YOUR OBJECTIVE. Return every line below in which "handed" appears.
● ● ●
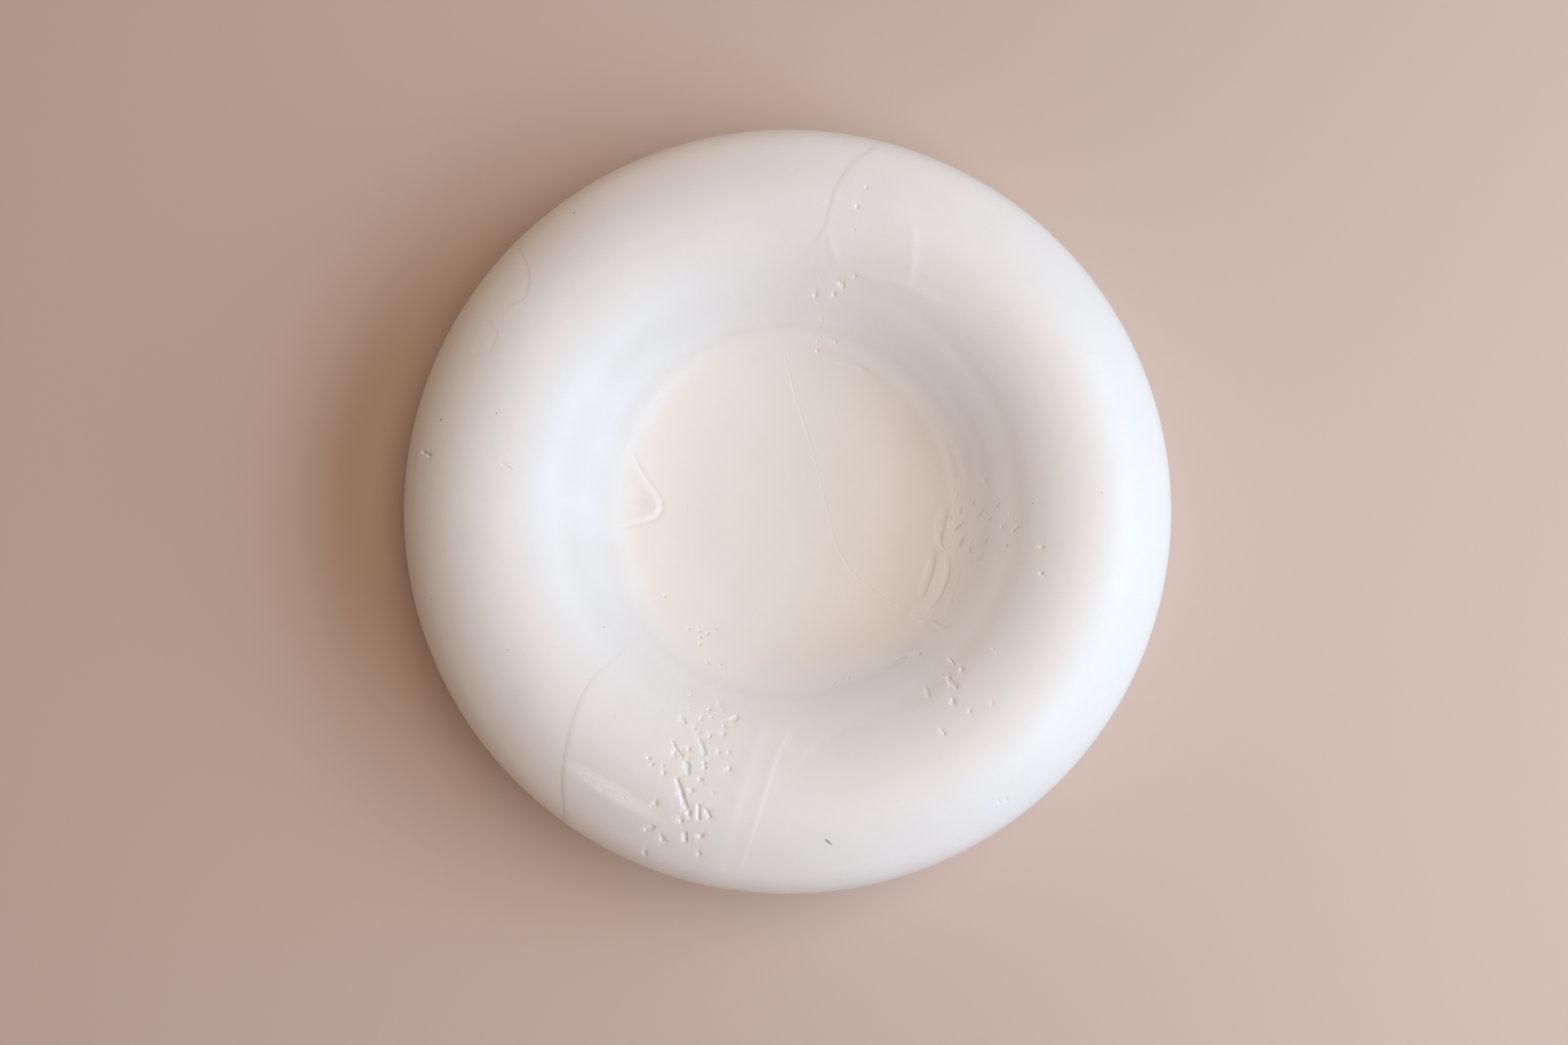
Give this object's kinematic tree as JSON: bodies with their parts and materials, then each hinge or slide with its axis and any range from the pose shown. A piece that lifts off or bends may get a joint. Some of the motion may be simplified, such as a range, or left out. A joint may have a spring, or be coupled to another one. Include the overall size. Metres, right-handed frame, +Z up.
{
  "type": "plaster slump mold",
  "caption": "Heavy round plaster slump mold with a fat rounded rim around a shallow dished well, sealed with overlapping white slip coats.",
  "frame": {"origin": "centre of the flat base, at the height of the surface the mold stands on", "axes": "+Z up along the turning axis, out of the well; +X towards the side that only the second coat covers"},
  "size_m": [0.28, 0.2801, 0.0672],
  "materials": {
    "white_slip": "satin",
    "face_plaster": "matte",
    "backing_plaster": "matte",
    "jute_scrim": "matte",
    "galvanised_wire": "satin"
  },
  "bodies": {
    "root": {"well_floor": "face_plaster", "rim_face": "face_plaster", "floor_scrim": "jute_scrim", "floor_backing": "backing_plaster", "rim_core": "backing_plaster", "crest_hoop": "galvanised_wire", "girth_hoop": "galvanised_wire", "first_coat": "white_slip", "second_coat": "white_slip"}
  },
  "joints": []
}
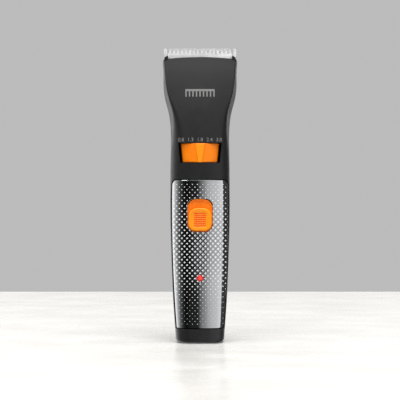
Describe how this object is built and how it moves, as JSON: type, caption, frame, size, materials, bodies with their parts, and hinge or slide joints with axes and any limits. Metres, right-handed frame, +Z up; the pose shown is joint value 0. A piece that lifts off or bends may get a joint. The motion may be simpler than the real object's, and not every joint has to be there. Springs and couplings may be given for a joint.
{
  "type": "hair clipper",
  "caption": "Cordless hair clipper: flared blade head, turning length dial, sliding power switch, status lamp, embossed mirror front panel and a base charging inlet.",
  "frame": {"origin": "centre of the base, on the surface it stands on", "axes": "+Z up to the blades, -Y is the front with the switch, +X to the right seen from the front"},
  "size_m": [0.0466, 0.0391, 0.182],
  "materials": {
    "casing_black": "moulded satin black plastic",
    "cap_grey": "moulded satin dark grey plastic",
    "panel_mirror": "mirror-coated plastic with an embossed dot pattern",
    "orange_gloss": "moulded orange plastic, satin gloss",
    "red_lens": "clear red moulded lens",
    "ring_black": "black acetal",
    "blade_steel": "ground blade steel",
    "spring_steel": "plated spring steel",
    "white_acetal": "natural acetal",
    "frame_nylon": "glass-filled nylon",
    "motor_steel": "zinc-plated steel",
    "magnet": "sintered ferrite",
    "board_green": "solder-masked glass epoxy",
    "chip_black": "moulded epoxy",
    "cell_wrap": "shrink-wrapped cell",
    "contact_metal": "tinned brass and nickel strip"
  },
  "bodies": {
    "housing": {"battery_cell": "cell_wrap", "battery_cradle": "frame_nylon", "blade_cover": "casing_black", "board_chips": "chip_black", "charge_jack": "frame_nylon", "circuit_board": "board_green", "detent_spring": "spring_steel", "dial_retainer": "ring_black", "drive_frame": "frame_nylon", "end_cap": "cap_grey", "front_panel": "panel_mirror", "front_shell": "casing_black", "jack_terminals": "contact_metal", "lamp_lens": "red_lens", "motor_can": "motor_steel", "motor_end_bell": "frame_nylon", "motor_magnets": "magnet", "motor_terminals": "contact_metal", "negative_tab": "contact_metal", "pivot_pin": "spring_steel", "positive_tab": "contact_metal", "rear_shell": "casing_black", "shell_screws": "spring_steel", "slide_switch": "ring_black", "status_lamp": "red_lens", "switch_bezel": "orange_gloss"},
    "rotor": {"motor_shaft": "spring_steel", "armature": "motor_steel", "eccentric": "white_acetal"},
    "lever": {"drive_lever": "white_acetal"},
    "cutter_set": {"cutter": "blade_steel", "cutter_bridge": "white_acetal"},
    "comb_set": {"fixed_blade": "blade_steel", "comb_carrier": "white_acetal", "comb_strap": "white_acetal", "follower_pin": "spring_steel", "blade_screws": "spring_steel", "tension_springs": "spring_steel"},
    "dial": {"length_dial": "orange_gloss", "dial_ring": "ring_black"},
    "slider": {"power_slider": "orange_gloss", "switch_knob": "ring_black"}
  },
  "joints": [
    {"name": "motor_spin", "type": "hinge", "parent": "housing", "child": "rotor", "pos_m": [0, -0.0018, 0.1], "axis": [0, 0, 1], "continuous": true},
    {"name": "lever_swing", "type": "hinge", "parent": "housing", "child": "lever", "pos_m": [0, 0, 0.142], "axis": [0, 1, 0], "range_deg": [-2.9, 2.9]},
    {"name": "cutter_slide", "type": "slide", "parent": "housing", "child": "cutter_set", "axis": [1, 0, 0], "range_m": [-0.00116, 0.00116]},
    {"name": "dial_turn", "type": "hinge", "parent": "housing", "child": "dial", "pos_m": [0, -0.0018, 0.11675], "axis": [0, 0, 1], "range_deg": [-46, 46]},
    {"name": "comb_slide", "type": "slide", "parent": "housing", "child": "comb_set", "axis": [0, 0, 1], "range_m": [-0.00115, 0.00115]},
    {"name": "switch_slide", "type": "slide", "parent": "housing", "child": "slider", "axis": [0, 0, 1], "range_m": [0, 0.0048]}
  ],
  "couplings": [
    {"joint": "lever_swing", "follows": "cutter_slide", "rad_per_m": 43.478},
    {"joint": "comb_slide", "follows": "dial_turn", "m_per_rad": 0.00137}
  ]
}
● ● ●
THE REPLY.
Give this object's kinematic tree as JSON: bodies with their parts and materials, then each hinge or slide with its axis and any range from the pose shown. A piece that lifts off or bends may get a joint. Some of the motion may be simplified, such as a range, or left out. A joint may have a spring, or be coupled to another one. Include the overall size. Metres, right-handed frame, +Z up.
Describe how this object is built and how it moves, as JSON: type, caption, frame, size, materials, bodies with their parts, and hinge or slide joints with axes and any limits. Metres, right-handed frame, +Z up; the pose shown is joint value 0. A piece that lifts off or bends may get a joint. The motion may be simpler than the real object's, and not every joint has to be there. Springs and couplings may be given for a joint.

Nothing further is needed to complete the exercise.